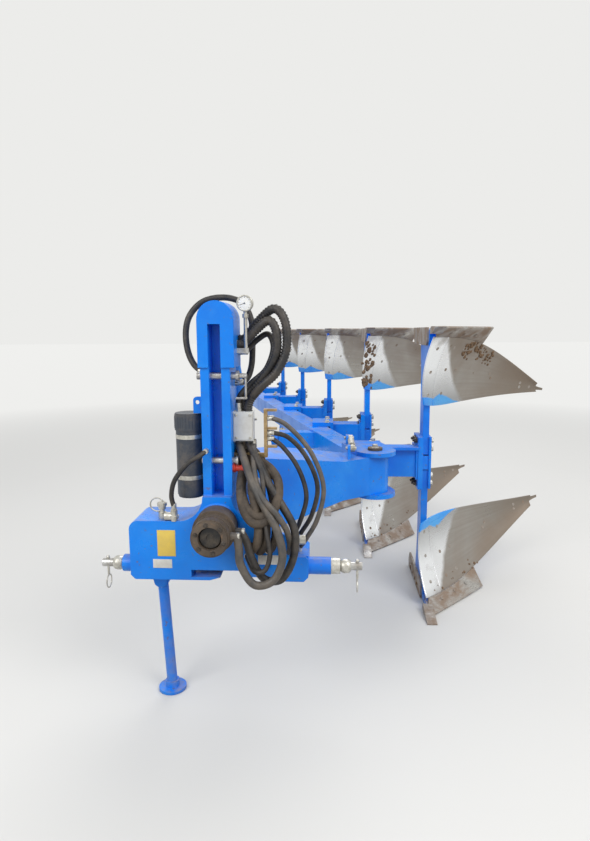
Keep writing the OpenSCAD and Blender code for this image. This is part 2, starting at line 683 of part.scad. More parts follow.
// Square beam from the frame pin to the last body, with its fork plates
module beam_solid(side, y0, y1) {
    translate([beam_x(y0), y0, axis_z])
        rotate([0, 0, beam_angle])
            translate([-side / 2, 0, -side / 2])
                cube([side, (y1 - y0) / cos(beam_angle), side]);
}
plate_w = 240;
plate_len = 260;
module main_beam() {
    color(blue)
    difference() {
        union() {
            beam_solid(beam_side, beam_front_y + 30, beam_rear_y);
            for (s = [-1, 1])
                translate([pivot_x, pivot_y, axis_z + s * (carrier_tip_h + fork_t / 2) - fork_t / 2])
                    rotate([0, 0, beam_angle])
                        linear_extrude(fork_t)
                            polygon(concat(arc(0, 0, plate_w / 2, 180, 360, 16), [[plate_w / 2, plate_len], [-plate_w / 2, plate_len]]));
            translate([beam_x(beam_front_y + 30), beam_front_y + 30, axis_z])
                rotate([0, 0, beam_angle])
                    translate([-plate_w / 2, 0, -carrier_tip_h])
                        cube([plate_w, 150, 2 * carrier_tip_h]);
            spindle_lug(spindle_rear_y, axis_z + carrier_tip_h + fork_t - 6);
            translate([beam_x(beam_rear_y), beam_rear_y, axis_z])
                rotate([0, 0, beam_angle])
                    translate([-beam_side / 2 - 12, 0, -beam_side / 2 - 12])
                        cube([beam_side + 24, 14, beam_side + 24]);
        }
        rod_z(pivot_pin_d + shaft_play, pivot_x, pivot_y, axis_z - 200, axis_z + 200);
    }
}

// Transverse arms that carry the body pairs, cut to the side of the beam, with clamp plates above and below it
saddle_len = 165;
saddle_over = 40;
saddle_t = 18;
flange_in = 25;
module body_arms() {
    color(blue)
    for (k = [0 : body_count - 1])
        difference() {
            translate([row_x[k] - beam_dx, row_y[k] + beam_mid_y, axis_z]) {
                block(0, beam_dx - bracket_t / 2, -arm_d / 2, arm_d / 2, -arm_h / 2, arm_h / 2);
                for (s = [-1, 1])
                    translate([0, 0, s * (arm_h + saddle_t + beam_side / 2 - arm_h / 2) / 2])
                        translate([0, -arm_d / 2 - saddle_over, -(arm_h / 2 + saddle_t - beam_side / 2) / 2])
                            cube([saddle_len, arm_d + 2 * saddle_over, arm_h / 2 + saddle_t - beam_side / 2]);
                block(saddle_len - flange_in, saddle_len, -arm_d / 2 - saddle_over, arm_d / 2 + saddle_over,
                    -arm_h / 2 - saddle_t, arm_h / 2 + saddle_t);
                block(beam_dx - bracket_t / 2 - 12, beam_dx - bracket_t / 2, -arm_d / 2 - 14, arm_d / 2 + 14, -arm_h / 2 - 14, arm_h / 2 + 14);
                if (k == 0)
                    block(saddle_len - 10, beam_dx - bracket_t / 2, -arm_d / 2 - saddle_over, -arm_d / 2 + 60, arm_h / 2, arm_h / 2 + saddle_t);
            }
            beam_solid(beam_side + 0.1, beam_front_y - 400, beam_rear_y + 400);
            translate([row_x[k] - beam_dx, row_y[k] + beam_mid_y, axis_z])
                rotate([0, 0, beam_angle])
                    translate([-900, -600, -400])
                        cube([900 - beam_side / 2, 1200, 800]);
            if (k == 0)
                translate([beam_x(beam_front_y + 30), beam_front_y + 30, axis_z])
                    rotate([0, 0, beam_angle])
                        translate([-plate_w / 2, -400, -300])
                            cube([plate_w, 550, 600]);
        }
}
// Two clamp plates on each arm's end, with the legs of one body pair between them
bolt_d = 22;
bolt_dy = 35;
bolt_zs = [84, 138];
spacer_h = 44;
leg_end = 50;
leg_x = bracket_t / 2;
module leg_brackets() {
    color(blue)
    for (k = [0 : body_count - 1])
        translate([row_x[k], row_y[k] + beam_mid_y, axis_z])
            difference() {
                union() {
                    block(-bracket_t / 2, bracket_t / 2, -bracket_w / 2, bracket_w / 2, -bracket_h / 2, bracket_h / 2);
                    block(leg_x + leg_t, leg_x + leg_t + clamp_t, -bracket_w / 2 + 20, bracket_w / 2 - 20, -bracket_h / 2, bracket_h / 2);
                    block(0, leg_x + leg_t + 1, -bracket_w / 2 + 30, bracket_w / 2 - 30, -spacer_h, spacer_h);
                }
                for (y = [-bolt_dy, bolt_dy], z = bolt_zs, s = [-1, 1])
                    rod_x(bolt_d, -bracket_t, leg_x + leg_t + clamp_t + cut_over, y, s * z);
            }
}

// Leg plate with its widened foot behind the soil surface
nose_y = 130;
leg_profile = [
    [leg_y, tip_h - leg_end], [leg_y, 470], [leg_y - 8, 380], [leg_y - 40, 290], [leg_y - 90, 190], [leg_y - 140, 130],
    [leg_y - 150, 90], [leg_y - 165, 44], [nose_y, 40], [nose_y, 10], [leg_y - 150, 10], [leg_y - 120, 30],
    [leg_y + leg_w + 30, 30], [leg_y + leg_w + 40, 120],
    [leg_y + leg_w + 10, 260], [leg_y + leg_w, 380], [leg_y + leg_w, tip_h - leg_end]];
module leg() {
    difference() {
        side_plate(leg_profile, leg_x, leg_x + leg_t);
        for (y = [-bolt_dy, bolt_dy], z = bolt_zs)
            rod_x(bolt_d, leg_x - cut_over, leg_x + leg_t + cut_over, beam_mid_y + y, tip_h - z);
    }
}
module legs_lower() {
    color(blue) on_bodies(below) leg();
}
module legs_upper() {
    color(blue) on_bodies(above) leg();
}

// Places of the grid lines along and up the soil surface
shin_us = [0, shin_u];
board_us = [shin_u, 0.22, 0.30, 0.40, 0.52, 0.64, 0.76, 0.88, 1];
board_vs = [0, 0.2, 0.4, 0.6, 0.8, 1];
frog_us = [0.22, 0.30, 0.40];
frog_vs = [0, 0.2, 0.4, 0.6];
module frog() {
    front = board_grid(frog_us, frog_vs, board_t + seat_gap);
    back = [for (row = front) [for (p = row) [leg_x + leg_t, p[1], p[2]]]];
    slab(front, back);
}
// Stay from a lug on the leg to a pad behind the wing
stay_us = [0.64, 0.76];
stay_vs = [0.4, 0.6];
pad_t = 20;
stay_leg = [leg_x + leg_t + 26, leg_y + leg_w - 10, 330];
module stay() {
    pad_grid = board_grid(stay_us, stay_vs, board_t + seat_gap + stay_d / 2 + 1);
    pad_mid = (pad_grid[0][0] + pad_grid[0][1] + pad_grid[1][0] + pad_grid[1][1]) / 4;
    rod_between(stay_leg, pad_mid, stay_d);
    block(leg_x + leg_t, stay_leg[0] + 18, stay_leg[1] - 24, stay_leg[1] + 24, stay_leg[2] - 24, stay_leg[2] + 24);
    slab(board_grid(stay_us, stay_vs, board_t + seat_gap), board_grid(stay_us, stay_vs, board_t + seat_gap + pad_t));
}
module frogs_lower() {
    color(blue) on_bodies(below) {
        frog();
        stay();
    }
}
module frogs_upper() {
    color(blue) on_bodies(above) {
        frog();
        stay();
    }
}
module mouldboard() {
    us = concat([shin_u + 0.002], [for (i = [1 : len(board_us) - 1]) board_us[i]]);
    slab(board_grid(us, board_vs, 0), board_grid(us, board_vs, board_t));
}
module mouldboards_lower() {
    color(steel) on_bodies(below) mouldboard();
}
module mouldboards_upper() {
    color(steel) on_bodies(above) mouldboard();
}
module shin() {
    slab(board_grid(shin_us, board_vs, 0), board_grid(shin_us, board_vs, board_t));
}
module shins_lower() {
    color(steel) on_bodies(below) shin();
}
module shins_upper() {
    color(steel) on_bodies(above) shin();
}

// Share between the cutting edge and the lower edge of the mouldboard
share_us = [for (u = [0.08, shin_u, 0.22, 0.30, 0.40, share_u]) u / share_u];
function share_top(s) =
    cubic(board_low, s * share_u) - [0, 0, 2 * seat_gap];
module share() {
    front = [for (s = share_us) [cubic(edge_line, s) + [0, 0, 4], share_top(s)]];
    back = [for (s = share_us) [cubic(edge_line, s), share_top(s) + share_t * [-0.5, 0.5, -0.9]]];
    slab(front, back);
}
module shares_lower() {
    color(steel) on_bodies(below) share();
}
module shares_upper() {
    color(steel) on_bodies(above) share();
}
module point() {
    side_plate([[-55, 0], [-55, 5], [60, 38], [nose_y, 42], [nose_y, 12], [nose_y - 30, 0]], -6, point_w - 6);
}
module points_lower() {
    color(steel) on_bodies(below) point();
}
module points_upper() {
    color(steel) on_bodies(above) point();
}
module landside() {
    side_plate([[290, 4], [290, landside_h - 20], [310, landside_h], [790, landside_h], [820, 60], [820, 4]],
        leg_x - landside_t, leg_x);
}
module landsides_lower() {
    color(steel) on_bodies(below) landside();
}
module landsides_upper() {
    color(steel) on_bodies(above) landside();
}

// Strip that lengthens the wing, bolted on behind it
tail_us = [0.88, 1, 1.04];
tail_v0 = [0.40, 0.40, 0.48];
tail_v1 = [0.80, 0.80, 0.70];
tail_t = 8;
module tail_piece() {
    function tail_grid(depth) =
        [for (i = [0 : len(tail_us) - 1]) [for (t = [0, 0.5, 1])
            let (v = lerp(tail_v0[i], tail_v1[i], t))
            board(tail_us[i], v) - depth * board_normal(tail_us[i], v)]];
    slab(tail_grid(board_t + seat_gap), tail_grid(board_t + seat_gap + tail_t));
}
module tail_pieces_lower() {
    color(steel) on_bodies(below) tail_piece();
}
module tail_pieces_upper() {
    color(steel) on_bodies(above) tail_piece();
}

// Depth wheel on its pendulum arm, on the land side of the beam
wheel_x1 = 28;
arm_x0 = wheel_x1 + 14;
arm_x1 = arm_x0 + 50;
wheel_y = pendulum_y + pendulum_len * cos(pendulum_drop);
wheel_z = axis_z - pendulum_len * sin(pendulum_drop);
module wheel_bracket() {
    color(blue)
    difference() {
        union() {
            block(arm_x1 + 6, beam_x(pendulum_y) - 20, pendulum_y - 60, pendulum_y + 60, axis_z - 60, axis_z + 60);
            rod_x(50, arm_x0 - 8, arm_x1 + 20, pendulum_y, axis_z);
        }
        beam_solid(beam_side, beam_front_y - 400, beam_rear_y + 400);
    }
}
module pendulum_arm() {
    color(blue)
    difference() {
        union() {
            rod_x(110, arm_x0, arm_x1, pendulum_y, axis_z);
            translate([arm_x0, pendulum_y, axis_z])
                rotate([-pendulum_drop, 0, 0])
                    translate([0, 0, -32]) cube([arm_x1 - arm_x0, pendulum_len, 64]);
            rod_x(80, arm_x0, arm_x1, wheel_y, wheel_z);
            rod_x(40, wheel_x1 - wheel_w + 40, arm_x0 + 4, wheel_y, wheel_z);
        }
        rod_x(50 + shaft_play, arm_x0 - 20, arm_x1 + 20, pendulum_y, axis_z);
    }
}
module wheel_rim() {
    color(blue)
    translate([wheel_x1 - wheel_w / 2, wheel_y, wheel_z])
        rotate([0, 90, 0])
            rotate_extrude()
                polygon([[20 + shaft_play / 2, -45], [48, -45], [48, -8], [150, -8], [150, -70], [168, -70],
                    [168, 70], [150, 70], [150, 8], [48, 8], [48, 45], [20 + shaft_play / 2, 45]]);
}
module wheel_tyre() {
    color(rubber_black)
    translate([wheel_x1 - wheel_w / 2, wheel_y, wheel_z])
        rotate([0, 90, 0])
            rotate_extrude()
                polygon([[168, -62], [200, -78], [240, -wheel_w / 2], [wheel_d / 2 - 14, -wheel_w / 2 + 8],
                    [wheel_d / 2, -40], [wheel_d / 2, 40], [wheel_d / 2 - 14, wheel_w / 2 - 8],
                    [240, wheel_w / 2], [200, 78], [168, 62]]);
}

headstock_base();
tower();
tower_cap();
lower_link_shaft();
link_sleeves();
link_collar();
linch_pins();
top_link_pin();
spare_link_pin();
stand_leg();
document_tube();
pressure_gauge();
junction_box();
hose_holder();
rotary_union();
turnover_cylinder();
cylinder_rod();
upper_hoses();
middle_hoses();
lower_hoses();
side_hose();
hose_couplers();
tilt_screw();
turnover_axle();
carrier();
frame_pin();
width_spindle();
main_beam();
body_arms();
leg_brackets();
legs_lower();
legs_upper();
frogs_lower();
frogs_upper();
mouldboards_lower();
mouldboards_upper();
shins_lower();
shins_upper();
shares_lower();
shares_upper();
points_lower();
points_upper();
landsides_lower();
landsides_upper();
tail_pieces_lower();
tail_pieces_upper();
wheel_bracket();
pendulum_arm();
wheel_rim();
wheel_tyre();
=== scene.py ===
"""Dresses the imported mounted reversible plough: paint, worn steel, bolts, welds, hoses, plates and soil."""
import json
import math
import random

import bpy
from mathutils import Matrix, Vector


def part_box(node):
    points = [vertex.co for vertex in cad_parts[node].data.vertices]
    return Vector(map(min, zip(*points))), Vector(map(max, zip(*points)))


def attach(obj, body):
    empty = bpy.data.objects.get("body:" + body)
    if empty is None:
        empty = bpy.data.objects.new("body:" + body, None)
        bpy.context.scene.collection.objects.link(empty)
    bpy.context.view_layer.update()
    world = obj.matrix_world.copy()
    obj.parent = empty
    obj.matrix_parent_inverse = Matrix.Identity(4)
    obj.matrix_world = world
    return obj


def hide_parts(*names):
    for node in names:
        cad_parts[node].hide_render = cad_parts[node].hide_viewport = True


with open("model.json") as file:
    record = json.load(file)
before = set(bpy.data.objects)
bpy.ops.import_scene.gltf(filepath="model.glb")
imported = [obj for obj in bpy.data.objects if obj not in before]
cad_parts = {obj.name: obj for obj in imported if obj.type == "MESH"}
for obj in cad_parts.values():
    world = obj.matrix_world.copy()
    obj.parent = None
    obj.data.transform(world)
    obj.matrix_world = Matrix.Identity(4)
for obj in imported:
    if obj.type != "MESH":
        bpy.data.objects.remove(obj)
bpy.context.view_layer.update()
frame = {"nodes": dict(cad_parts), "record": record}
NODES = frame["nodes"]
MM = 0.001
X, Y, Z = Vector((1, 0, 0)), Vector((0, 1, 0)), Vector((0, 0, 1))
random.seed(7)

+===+

Set down exactly the lines from the line that contains "headstock_base();" to the line that contains "if empty is", both lines included, and nothing more.

▶ **The reply**:
headstock_base();
tower();
tower_cap();
lower_link_shaft();
link_sleeves();
link_collar();
linch_pins();
top_link_pin();
spare_link_pin();
stand_leg();
document_tube();
pressure_gauge();
junction_box();
hose_holder();
rotary_union();
turnover_cylinder();
cylinder_rod();
upper_hoses();
middle_hoses();
lower_hoses();
side_hose();
hose_couplers();
tilt_screw();
turnover_axle();
carrier();
frame_pin();
width_spindle();
main_beam();
body_arms();
leg_brackets();
legs_lower();
legs_upper();
frogs_lower();
frogs_upper();
mouldboards_lower();
mouldboards_upper();
shins_lower();
shins_upper();
shares_lower();
shares_upper();
points_lower();
points_upper();
landsides_lower();
landsides_upper();
tail_pieces_lower();
tail_pieces_upper();
wheel_bracket();
pendulum_arm();
wheel_rim();
wheel_tyre();
=== scene.py ===
"""Dresses the imported mounted reversible plough: paint, worn steel, bolts, welds, hoses, plates and soil."""
import json
import math
import random

import bpy
from mathutils import Matrix, Vector


def part_box(node):
    points = [vertex.co for vertex in cad_parts[node].data.vertices]
    return Vector(map(min, zip(*points))), Vector(map(max, zip(*points)))


def attach(obj, body):
    empty = bpy.data.objects.get("body:" + body)
    if empty is None:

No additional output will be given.